• _Stated task_: Check every line of the data below for the string "names", and copy the ones that hold it.

Dataset items
************

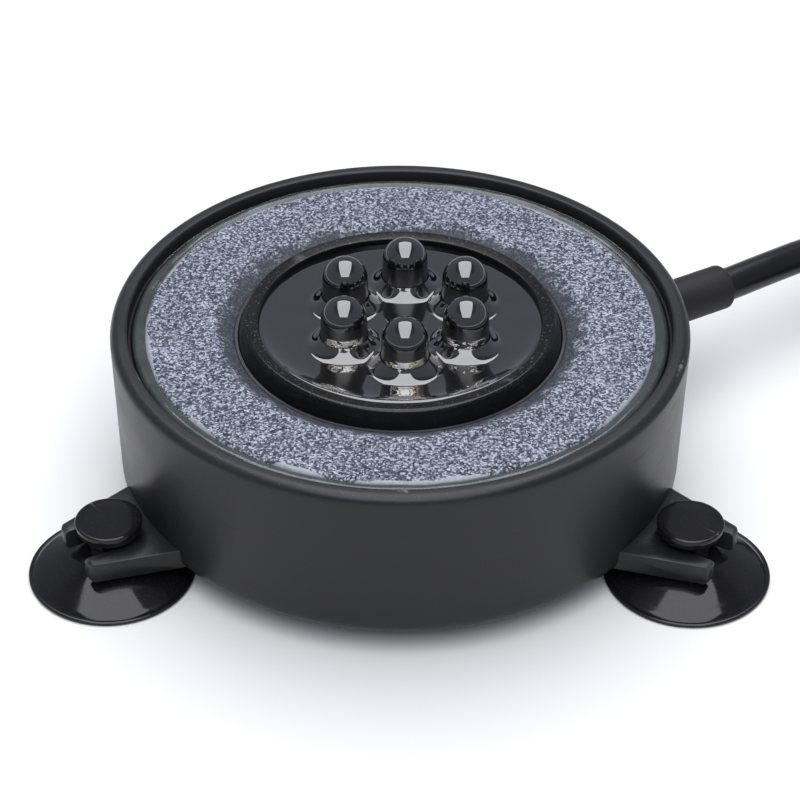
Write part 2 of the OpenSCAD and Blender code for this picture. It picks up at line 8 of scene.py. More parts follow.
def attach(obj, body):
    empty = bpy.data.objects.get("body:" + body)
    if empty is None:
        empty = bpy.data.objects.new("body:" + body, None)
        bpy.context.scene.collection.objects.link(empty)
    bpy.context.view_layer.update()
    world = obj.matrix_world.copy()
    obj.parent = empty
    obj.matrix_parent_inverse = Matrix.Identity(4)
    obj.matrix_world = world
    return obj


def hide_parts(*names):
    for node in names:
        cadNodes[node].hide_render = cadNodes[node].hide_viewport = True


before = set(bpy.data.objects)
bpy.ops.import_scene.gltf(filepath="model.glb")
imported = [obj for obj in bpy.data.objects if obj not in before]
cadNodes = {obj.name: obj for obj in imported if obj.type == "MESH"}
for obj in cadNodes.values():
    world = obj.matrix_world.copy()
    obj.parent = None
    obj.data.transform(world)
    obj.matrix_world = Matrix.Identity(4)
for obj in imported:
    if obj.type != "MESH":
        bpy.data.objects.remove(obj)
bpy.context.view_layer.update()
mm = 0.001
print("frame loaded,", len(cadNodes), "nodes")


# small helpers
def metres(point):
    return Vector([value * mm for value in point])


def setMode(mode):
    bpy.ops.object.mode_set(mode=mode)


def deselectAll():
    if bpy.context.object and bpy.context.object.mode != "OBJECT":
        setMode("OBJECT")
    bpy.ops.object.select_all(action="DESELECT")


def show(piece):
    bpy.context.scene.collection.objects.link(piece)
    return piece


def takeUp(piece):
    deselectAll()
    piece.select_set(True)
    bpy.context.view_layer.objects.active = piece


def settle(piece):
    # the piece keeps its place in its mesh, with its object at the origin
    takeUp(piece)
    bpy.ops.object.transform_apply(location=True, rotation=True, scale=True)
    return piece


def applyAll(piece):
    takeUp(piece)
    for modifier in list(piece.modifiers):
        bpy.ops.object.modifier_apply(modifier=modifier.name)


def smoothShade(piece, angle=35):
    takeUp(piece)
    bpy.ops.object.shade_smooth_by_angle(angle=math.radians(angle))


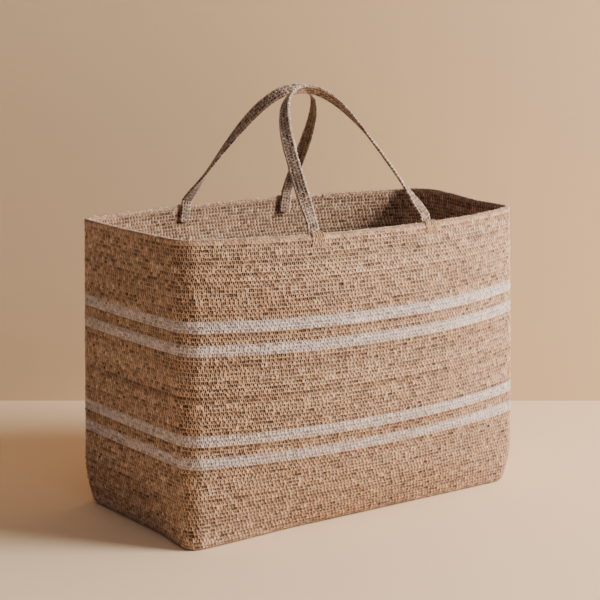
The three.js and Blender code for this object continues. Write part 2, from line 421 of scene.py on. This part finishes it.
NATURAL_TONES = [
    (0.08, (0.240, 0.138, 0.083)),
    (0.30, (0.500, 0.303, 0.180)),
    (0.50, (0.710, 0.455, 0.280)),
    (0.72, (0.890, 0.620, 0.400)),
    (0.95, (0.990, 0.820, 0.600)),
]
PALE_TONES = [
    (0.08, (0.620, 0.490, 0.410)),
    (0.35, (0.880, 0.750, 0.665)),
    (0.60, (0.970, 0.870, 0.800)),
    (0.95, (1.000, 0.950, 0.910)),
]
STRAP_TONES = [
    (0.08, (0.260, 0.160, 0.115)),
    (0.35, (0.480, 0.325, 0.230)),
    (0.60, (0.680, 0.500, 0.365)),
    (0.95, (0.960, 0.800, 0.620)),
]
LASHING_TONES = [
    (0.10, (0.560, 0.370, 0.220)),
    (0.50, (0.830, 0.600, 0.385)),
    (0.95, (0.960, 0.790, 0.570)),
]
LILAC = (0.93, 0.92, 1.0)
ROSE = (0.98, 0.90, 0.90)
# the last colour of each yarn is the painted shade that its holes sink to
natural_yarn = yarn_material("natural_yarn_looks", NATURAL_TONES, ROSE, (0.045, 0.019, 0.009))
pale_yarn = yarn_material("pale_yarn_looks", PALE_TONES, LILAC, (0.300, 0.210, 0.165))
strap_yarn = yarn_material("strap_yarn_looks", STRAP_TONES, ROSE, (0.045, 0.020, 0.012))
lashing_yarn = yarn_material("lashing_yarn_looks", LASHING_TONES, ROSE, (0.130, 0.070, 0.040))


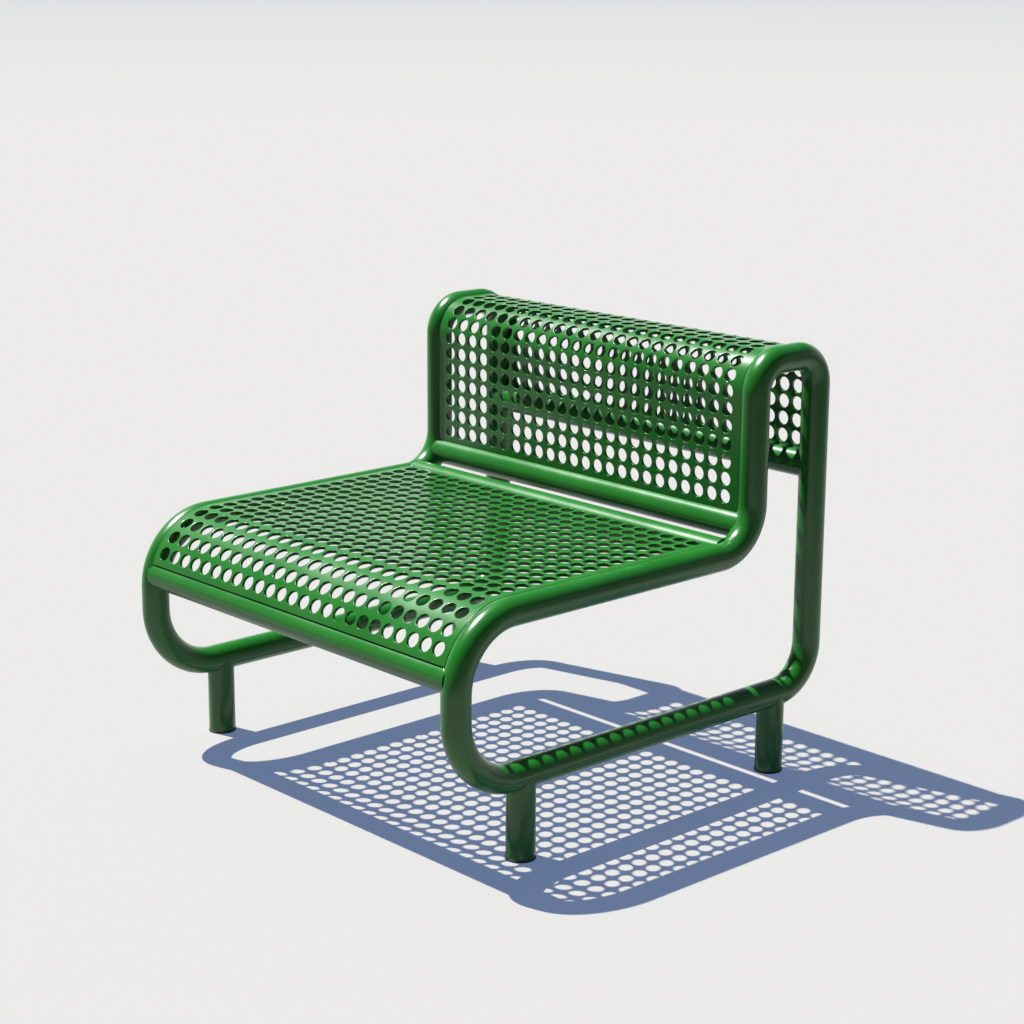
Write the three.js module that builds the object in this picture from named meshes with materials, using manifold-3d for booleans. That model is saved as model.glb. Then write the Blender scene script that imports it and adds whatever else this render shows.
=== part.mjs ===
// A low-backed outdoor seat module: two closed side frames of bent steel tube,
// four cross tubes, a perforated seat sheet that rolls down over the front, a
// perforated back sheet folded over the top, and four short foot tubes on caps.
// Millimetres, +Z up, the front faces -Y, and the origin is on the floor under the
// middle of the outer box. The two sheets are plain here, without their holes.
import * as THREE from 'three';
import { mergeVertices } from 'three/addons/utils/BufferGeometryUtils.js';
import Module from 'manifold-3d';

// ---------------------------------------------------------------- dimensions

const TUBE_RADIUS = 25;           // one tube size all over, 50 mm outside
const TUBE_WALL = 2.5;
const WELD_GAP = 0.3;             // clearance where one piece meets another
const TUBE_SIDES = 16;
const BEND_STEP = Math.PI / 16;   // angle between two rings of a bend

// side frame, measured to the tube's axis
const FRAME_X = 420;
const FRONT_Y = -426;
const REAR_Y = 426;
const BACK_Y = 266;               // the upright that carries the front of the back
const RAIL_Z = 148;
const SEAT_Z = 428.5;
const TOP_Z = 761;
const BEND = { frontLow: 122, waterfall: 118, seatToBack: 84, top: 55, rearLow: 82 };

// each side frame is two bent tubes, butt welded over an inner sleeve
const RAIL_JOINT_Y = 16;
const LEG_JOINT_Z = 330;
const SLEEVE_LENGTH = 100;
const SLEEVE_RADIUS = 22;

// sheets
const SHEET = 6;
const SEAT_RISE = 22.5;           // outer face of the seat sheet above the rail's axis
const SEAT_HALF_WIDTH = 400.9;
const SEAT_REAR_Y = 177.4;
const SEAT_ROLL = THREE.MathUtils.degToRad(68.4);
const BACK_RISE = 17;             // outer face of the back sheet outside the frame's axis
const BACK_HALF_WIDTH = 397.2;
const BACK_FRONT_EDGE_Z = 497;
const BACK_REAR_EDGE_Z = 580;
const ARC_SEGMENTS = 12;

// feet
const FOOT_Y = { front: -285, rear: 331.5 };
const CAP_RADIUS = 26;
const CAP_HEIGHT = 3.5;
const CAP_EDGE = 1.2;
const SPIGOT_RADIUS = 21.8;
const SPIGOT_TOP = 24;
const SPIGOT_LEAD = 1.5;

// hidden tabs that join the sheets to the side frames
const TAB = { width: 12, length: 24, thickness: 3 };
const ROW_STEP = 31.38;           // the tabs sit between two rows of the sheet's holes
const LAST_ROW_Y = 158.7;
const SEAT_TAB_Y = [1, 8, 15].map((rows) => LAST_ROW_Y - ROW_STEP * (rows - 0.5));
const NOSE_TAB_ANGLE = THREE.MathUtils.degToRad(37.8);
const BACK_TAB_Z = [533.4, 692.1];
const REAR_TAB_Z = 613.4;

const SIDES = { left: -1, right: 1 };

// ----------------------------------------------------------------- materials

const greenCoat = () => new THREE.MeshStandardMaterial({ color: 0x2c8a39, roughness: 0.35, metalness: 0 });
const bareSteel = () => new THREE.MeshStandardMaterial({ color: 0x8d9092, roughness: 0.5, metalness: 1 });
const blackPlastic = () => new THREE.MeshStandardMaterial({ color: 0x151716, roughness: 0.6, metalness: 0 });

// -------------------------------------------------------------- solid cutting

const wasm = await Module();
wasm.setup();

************

• _Result_:
def hide_parts(*names):
    for node in names:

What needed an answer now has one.